» WHAT TO WORK ON: How many lines of the data include the string "scene"? State the number and nothing else.

» INFORMATION PROVIDED:
◆ ◆ ◆ ◆ ◆ ◆ ◆

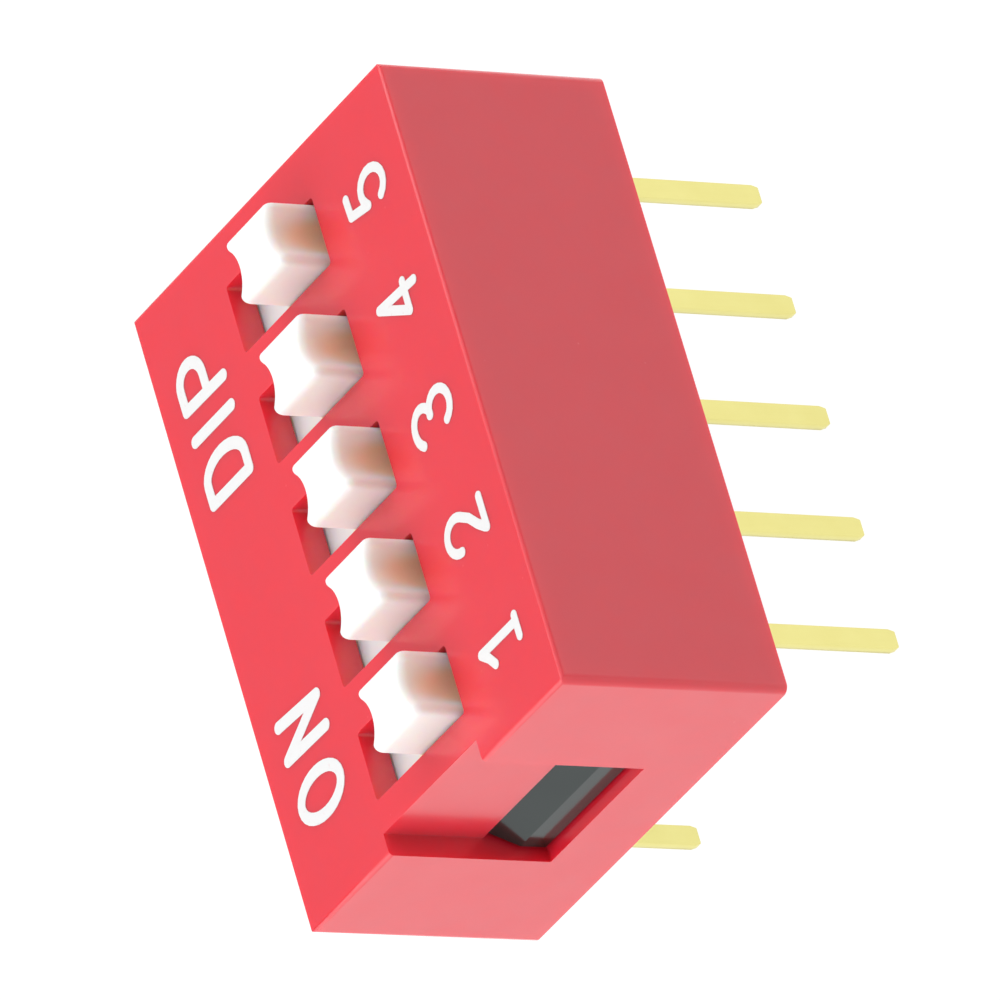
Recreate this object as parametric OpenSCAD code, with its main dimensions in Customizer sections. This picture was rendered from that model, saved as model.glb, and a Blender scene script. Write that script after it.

◆ ◆ ◆ ◆ ◆ ◆ ◆

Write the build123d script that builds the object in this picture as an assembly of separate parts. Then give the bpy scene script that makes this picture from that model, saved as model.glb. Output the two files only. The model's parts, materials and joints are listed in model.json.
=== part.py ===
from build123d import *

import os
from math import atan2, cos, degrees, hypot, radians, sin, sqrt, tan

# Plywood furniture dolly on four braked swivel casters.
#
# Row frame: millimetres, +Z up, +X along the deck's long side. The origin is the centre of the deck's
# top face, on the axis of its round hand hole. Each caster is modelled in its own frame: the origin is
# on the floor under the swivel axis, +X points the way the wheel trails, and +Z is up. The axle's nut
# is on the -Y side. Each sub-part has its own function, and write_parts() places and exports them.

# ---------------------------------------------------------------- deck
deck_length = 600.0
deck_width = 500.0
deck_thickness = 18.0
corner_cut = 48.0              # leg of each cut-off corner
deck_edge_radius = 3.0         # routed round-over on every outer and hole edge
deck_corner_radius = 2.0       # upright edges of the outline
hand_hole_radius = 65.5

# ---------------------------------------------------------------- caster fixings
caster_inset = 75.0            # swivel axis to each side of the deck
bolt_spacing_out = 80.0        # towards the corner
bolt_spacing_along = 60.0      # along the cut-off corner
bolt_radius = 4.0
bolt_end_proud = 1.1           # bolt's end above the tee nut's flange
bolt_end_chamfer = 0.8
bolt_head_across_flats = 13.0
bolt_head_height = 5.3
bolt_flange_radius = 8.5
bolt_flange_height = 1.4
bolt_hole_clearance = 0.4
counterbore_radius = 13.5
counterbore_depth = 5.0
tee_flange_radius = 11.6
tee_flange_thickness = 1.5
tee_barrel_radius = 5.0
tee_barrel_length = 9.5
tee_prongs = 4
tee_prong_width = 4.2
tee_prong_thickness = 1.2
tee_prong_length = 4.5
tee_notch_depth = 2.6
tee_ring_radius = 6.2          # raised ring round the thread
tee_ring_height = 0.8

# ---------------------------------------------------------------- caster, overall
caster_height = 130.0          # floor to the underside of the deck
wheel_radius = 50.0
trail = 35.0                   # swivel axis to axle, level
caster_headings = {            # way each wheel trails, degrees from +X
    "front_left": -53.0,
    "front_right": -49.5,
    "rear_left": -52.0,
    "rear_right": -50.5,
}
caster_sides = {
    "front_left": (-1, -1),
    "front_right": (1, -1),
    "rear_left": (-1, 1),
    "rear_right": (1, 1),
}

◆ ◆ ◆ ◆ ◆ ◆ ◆

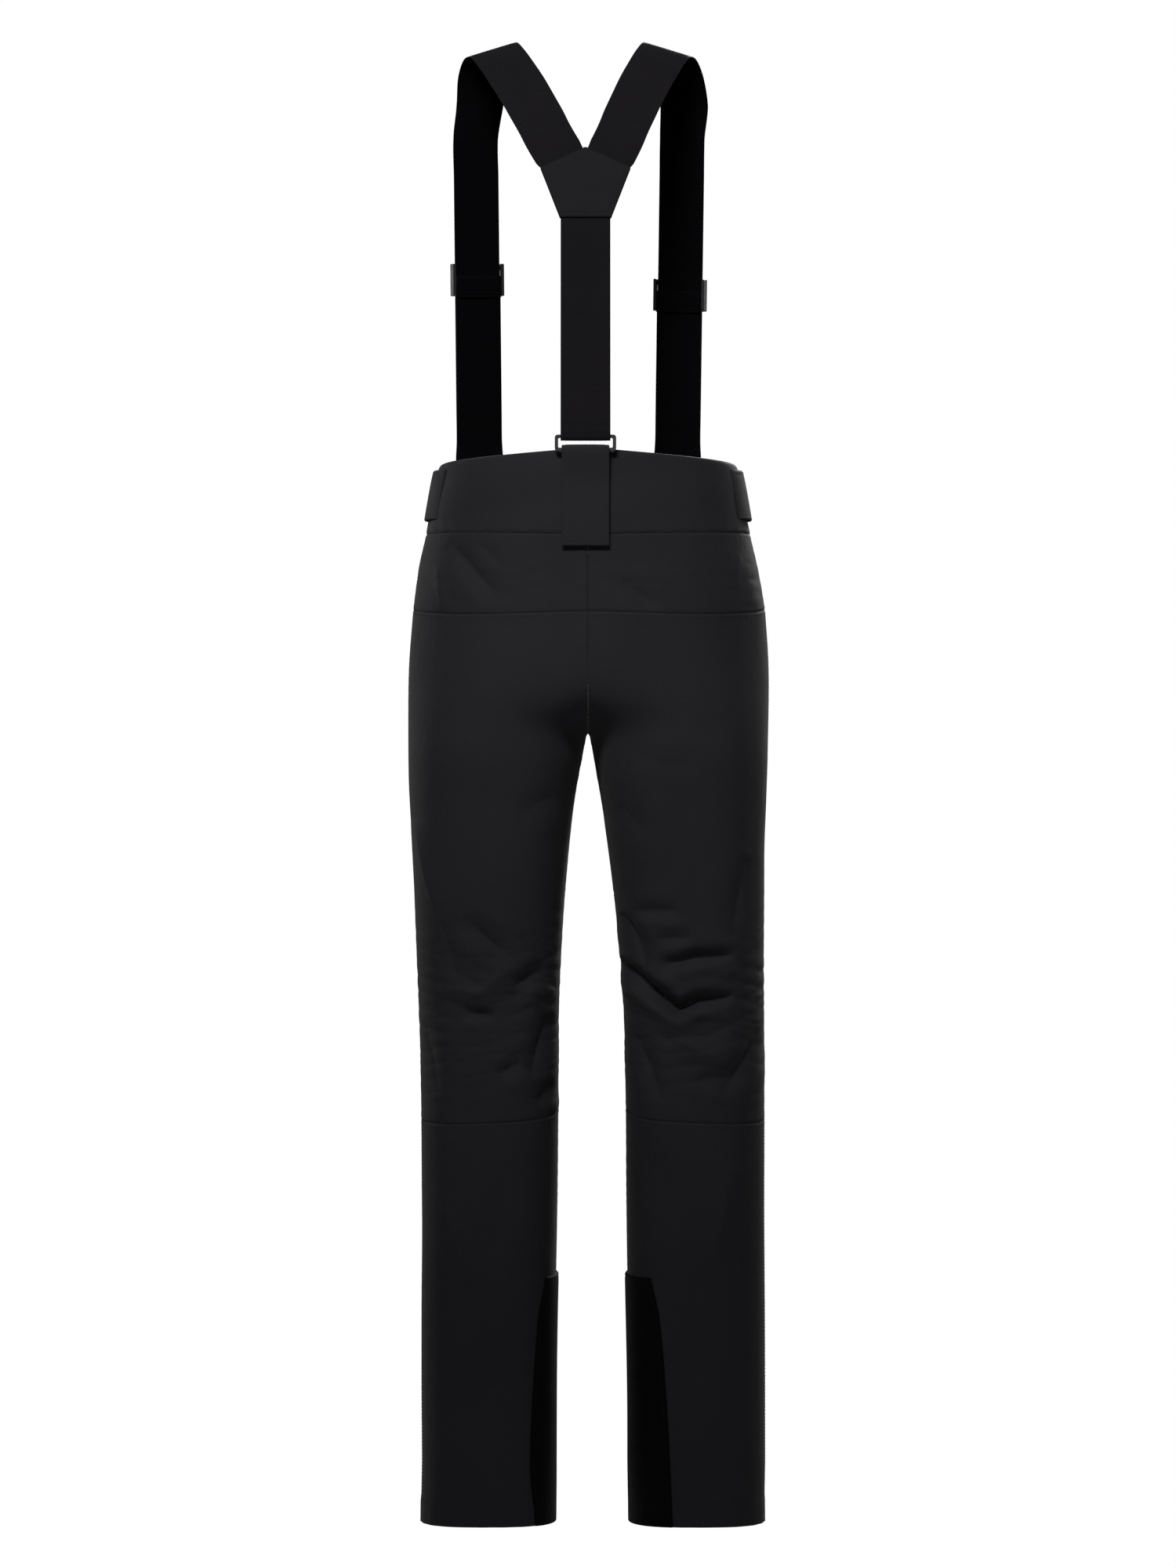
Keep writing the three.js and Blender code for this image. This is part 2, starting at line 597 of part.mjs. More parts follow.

◆ ◆ ◆ ◆ ◆ ◆ ◆

» SOLUTION FOR THIS TASK: 2